Find the lines in these entries that include the word "axes" and state how many there are, with no other words.
━━━━━━━━━━
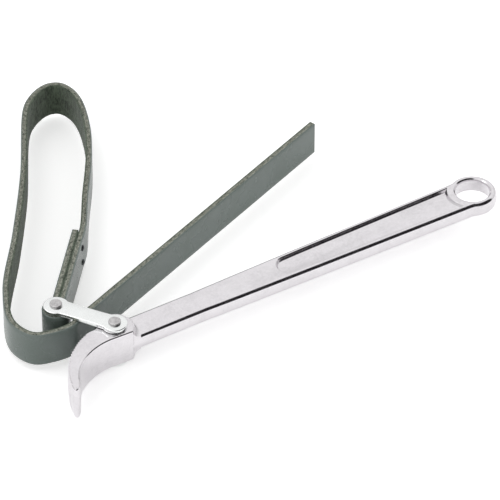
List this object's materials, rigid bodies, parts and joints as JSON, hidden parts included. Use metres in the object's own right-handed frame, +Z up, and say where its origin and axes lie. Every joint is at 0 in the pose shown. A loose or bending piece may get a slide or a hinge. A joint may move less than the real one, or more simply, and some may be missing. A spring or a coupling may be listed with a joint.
{
  "type": "oil filter strap wrench",
  "caption": "Strap wrench for oil filters: forged handle with a toothed claw and hanging ring, riveted link plates, and a laminated strap that is drawn tight through the link.",
  "frame": {"origin": "pivot rivet's axis at the flat underside of its lower head, the plane the rivet heads rest on", "axes": "+X along the handle from pivot to hanging ring, +Y towards the strap loop's side, +Z up along the rivets"},
  "size_m": [0.248, 0.2013, 0.0245],
  "materials": {
    "forged_steel": "bright satin chrome",
    "plate_steel": "satin",
    "rivet_steel": "satin",
    "strap_grip": "rough suede",
    "strap_core": "cut fibre edge",
    "strap_cover": "smooth satin"
  },
  "bodies": {
    "handle": {"forged_handle": "forged_steel"},
    "link": {"link_plate_lower": "plate_steel", "link_plate_upper": "plate_steel", "pivot_rivet": "rivet_steel", "eye_rivet": "rivet_steel", "eye_spacer": "rivet_steel"},
    "strap": {"strap_grip_face": "strap_grip", "strap_core": "strap_core", "strap_cover": "strap_cover", "strap_rivet_lower": "rivet_steel", "strap_rivet_upper": "rivet_steel"},
    "strap_tail": {"strap_tail_grip_face": "strap_grip", "strap_tail_core": "strap_core", "strap_tail_cover": "strap_cover"}
  },
  "joints": [
    {"name": "link_pivot", "type": "hinge", "parent": "handle", "child": "link", "pos_m": [0, 0, 0], "axis": [0, 0, 1], "range_deg": [-12, 18]},
    {"name": "strap_eye_pivot", "type": "hinge", "parent": "link", "child": "strap", "pos_m": [-0.01658, 0.02476, 0], "axis": [0, 0, 1], "range_deg": [-8, 12]},
    {"name": "strap_pull", "type": "slide", "parent": "strap", "child": "strap_tail", "axis": [0.9336, 0.3584, 0], "range_m": [0, 0.17]}
  ]
}
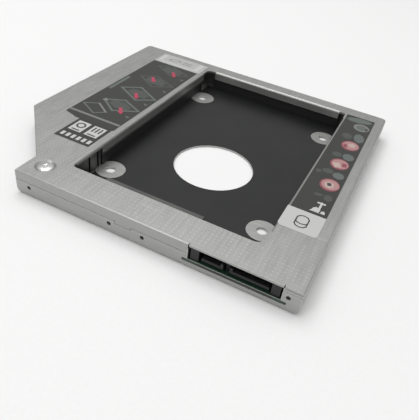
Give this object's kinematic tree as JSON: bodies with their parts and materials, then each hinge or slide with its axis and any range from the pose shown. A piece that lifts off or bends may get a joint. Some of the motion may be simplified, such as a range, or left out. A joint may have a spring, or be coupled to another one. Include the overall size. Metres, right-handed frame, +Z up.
━━━━━━━━━━
● **PROBLEM SOLUTION**
2